Desde ahí la investigación seguía. Poco a poco, con
menudencias que nos topábamos en el suelo – envoltorios de caramelos, una
piedra con una forma rara, un zapato- le inventábamos un antecedente al caso
hasta donde nos lo permitiera nuestras mentes infantiles.
Hace mucho tiempo no soy o mejor dicho no puedo ser
ese niño que jugaba a CSI en aquel parque. Transité del mundo intuitivo de los
niños al racional de los hombres. Ya no me siento millonario por tener 10 pesos
y poder comprarme una paletica de chocolate cada día de la semana. Ya la avenida
de doble vía por donde pasan trepidantes camiones de boteo que se llama La
Furia Roja o el Titanic- en ese nunca me montaría de por sí – no es el límite
de mis paseos. Conozco la masturbación y la pornografía; el valor patrimonial
de los cementerios y Santa Claus ahora, en vez de ir de rojo por fuera, va de rojo por dentro, y lo llaman Carlitos Marx.

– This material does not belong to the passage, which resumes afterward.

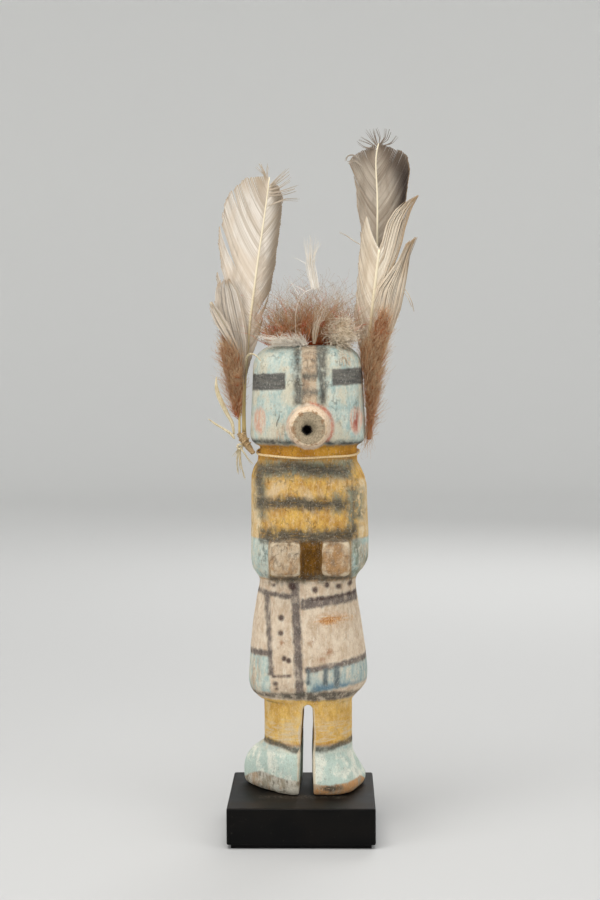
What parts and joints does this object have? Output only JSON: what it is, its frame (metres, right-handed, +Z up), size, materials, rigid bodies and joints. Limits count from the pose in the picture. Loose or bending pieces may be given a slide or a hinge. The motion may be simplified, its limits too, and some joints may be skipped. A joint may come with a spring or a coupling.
{
  "type": "kachina doll",
  "caption": "Standing carved and painted wooden doll with a tube snout, hands on the belly, a kilt, tied feathers, down and crown fur, on a square block.",
  "frame": {"origin": "middle of the underside of the square block", "axes": "+Z up the doll; the face looks along -Y; +X is to the right of somebody looking at the face"},
  "size_m": [0.0947, 0.065, 0.3094],
  "materials": {
    "painted_wood": "cottonwood root under thin matt earth paints: pale blue, yellow ochre, cream, black, with worn bare wood",
    "lacquer": "satin black lacquer with fine dust and faint scuffs",
    "twig": "cut twig, bare end grain, painted rim",
    "cotton": "undyed twisted cotton string",
    "white_feather": "off-white barbs on a pale shaft",
    "grey_feather": "grey-brown barbs on a pale shaft, darker to the outer edge",
    "rust_down": "fine rust-red down that fades to grey-brown at its tips",
    "fibre": "dry plant fibre, flat and split"
  },
  "bodies": {
    "root": {"base": "lacquer", "figure": "painted_wood", "snout": "twig", "neck_string": "cotton", "feather_left_main": "white_feather", "feather_left_small": "white_feather", "feather_right_back": "grey_feather", "feather_right_front": "white_feather", "down_left": "rust_down", "down_right": "rust_down", "binding_left": "fibre", "strip_long": "fibre", "strip_short": "fibre", "string_ends": "cotton", "loop_left": "fibre", "crown_fur": "rust_down", "crown_plume": "white_feather", "crown_wisp": "white_feather", "crown_down_left": "white_feather", "crown_down_right": "white_feather"}
  },
  "joints": []
}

Los adultos que pasaban por nuestra escena del crimen- quienes probablemente su imaginación habría muerto después de terribles espasmos porque se tomaron una botella de ron y no sintieron el olor a almendras amargas que emanaba – solo observarían unos niños agachados en la yerba ¿Quizás el arsénico y la permanencia de la imaginación en la adultez compartan el mismo porcentaje en la población mundial, un diez por ciento? Por ello esta crónica resulta tan importante para darle un RCP a ese niño que espero que el veneno de la madurez excesiva no lo haya matado, sino que solo esté dormido.